O Wall Street Journal pela pena da jornalista Patricia Kowsmann publicou em 25 de dezembro um texto sobre a compra de Bimbys em Portugal. O destaque ao nosso país, está claro, é causado pelo nosso estado de insolvência económica. O título da peça "Mesmo em tempos difíceis Portugal adora as suas Bimbys" tem um pendor claramente pejorativo. O que lhe está subjacente é a ideia de que qualquer tendência de consumo em Portugal deve ser julgada como uma insensata moda despesista de mais um desregulado país do Sul da Europa. É assim que o lêem os americanos e o interpretam os media portugueses e logo será assim entendido pelo fundamentalismo económico das sumidades pró-austeridade.
Esta questão merece alguma reflexão dada a cobertura nos média e nas redes sociais e as habituais reações a quente. Vejamos:
- O país que vende armas em supermercados (280 milhões de armas em mãos civis) e inventou o termo TV-Dinner fascina-se facilmente com um povo que compra um eletrodoméstico para cozinhar em casa, e jantar em família. Não um telefone para encomendar pizzas, nem um micro-ondas para aquecer algo congelado. Um eletrodoméstico para cozinhar alimentos frescos. Espantoso.
- O povo português, em vez de perceber o elogio que está subjacente a tal destaque mediático dado à sua opção em termos de investimento, em detrimento doutros investimentos mais populares nos países ditos civilizados, chama "modernice" à tal máquina e baixa os olhos em vergonha perante tal achado estatístico.
Conclusão:
As reportagens na Televisão e alguns comentários nas redes sociais, como de costume, revelam os vícios do comentarismo pós-moderno. Pouca reflexão e pensamento unidimensional.
Vão atribuir este facto estatístico à falta de educação económica dos portugueses e à sua predileção pela brejeirice consumista. Já se fez o mesmo com os telemóveis. Esses mesmos que hoje todo o mundo usa.
Mas há outras formas de ler a realidade destes factos.

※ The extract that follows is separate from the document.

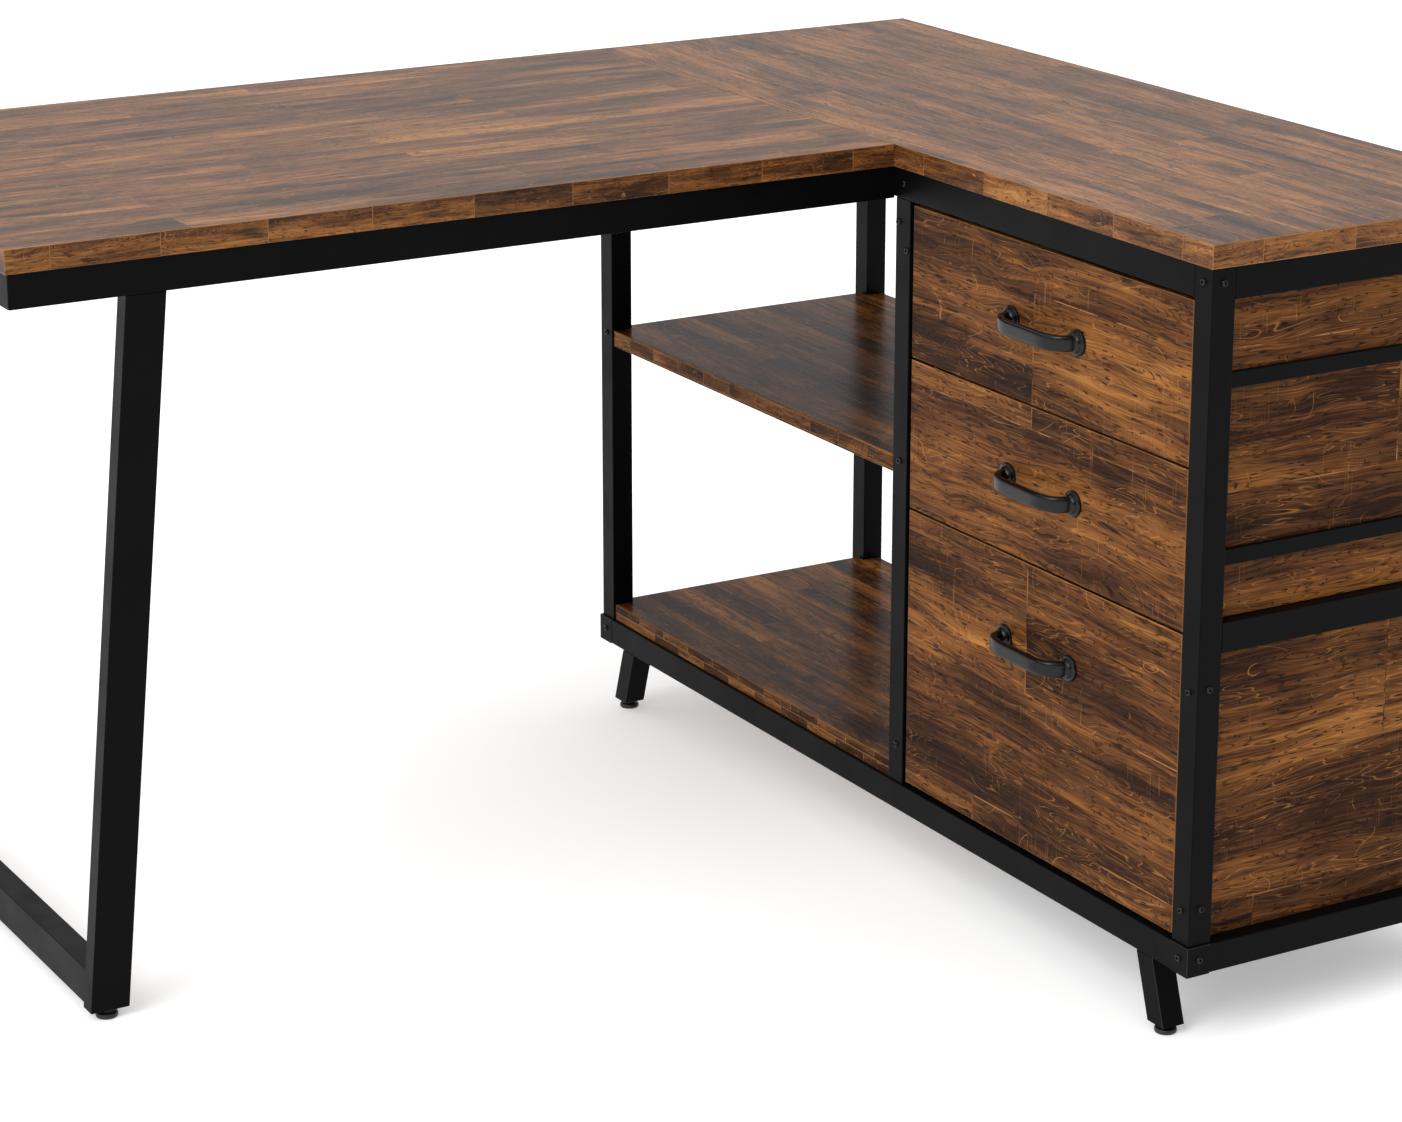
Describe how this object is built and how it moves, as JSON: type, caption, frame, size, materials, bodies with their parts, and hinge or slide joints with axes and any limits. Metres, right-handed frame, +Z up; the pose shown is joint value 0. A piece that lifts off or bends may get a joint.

A "Bimby", como lhe chamam (o seu nome verdadeiro é Thermomix, nem nos EUA lhe chamam Bimby o que torna o título da notícia muito estranho), é um aparelho como outro qualquer para preparar alimentos. Muito usado em restaurantes de topo (esta é para os puristas engolirem) e noutros mais modestos, inclusive no famoso programa Masterchef. Só lhe sente utilidade quem sabe cozinhar e procura variar a ementa. A Bimby não cozinha por nós mas atalha caminhos. Há vários modelos de várias marcas. É importante pensar porque é que um povo pobre decide investir numa máquina para cozinhar em casa e cozinhar de modo variado. É importante refletir o quanto isso representa em termos de inteligência económica, sustentabilidade, qualidade de vida e saúde.
Bem sei que é fácil rir e muitos haverá, no poder, a dizer "Estão a ver! Ainda há dinheiro para Bymbis! Esses esbanjadores lusos! Corta-lhes no vencimento!". Na verdade, um povo mais pobre, que fica em casa, que poupa nos alimentos, soube bem onde investir. Na mesa dos filhos e na variedade da sua dieta. Não sejam burgessos e não digam tolices a este propósito. Portugal tem um povo deseducado mas não estúpido como aqueles que o governam.